*PROMPT*: Within the material below, locate the line with "build_heatsink()" and the line with "bpy.context.scene.collection.objects.link(empty)", then return those two lines and all lines between them, exactly as written.

*DATA SEGMENT*:

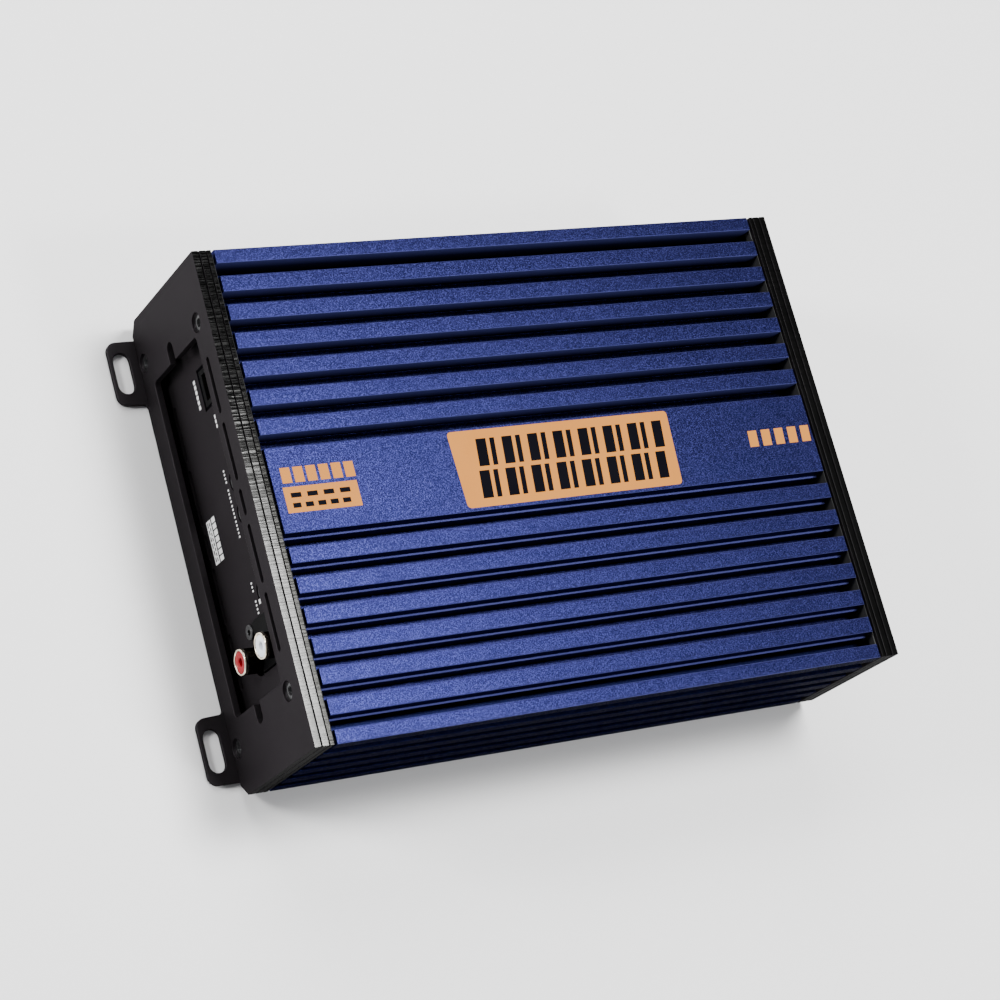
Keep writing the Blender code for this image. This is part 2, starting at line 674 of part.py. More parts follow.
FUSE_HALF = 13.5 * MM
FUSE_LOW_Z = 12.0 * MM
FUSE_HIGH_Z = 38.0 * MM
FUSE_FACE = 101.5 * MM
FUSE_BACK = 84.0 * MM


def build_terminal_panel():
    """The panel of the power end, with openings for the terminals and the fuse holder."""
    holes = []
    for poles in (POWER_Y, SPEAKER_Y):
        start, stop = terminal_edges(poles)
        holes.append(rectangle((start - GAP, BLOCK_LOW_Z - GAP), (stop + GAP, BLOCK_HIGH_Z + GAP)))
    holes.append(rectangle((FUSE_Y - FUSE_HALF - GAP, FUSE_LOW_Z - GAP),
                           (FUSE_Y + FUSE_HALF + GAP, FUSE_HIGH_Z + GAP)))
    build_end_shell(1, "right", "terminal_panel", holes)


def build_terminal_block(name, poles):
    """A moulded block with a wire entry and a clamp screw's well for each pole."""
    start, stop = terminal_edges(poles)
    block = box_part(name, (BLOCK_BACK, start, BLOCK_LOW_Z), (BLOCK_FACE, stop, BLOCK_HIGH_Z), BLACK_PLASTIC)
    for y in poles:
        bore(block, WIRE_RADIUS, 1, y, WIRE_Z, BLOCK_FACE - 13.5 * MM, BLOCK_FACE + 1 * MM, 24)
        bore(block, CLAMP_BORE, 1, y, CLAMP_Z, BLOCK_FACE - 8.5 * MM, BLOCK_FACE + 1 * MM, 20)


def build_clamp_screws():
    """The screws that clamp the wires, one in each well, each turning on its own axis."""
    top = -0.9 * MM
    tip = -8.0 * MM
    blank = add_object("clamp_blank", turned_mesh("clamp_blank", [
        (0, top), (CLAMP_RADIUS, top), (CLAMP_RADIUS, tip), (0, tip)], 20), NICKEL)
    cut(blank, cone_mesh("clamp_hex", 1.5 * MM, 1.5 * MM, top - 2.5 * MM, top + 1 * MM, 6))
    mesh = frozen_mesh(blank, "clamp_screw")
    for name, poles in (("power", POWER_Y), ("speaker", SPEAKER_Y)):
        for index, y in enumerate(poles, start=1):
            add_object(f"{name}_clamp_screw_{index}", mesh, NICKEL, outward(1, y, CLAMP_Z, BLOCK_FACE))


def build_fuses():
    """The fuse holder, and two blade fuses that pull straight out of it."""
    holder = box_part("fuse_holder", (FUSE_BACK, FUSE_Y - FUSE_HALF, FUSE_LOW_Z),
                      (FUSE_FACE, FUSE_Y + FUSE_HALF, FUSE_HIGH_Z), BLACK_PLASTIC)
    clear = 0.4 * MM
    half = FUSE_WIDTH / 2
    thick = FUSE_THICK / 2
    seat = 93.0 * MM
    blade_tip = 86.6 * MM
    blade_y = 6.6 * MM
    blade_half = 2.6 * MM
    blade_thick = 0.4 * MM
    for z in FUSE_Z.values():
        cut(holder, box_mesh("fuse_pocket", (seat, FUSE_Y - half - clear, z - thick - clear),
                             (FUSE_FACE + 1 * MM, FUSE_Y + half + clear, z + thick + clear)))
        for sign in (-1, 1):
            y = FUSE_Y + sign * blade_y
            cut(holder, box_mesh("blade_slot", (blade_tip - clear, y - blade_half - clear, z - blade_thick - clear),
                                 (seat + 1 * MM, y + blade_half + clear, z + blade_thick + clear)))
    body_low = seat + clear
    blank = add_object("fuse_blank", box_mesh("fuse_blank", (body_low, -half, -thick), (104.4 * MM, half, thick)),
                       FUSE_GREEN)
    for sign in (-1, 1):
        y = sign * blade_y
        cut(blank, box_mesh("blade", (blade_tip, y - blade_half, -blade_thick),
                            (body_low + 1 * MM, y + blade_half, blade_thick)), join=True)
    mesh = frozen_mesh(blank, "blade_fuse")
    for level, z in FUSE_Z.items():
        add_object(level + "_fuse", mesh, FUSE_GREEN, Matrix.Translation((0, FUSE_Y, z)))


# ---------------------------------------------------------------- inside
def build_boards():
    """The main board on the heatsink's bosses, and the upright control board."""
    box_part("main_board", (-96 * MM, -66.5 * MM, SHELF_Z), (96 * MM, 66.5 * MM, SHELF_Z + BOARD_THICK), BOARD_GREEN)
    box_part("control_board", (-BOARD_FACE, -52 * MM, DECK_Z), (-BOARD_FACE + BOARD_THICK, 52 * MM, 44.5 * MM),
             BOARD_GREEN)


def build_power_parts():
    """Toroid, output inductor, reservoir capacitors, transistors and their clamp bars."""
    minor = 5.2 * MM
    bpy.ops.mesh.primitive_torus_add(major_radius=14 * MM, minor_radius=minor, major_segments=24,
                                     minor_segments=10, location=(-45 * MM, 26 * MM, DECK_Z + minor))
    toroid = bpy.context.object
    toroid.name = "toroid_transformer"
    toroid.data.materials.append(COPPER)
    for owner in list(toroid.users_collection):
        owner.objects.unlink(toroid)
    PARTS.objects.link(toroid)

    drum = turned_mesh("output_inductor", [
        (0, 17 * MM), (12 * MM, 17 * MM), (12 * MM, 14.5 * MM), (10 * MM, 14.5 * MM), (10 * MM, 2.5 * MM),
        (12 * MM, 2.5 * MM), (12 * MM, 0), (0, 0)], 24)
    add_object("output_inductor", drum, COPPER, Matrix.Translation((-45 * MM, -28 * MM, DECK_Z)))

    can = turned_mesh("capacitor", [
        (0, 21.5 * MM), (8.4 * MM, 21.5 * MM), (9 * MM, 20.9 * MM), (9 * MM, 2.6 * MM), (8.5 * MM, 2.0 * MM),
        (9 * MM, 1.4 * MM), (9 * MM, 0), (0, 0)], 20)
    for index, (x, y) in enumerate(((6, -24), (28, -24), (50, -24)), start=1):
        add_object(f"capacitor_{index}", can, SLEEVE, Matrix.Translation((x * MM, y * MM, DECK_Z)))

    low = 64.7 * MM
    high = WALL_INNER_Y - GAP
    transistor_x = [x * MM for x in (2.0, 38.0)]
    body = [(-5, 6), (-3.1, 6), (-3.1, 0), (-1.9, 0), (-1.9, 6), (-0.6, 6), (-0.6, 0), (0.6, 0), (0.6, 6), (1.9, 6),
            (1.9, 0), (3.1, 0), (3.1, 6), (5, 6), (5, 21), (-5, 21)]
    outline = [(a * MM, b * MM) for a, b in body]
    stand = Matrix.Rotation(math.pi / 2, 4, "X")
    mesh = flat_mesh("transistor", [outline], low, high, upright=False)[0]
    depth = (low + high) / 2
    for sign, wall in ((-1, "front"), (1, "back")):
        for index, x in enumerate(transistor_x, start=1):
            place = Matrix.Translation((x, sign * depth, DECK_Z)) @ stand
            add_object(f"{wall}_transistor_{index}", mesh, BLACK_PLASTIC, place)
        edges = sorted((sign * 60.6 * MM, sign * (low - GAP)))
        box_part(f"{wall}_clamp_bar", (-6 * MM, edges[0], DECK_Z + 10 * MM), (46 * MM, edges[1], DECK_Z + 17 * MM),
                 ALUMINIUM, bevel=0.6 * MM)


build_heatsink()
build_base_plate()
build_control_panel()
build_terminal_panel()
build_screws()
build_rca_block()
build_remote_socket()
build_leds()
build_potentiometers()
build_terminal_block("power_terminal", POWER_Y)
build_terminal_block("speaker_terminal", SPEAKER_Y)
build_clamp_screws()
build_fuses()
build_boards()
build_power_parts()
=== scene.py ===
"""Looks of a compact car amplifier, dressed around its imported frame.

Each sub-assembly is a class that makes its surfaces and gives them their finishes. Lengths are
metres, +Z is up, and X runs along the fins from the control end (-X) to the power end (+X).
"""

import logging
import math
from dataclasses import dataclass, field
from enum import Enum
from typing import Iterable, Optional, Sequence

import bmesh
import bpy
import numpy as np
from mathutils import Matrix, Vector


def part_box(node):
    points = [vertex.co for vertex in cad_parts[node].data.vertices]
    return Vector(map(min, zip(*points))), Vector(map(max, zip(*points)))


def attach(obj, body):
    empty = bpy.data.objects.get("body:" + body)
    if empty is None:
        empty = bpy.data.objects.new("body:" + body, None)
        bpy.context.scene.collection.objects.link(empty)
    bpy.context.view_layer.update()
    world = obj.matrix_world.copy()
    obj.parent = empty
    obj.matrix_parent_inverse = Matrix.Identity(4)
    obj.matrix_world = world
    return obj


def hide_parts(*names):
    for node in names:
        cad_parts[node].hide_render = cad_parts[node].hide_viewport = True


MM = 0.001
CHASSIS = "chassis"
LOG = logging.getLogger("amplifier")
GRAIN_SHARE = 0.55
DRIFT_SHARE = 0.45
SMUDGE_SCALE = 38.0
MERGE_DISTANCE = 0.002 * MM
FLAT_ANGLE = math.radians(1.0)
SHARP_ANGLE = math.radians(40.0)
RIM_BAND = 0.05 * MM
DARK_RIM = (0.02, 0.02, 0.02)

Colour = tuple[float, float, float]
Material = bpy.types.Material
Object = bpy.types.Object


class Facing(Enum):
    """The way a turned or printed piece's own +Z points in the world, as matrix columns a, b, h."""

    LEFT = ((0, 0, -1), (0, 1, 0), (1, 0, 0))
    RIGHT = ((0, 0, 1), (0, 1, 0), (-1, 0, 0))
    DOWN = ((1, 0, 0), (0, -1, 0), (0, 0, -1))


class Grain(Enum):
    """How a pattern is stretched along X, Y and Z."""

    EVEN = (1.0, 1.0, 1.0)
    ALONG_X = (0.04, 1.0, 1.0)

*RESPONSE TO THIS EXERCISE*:
build_heatsink()
build_base_plate()
build_control_panel()
build_terminal_panel()
build_screws()
build_rca_block()
build_remote_socket()
build_leds()
build_potentiometers()
build_terminal_block("power_terminal", POWER_Y)
build_terminal_block("speaker_terminal", SPEAKER_Y)
build_clamp_screws()
build_fuses()
build_boards()
build_power_parts()
=== scene.py ===
"""Looks of a compact car amplifier, dressed around its imported frame.

Each sub-assembly is a class that makes its surfaces and gives them their finishes. Lengths are
metres, +Z is up, and X runs along the fins from the control end (-X) to the power end (+X).
"""

import logging
import math
from dataclasses import dataclass, field
from enum import Enum
from typing import Iterable, Optional, Sequence

import bmesh
import bpy
import numpy as np
from mathutils import Matrix, Vector


def part_box(node):
    points = [vertex.co for vertex in cad_parts[node].data.vertices]
    return Vector(map(min, zip(*points))), Vector(map(max, zip(*points)))


def attach(obj, body):
    empty = bpy.data.objects.get("body:" + body)
    if empty is None:
        empty = bpy.data.objects.new("body:" + body, None)
        bpy.context.scene.collection.objects.link(empty)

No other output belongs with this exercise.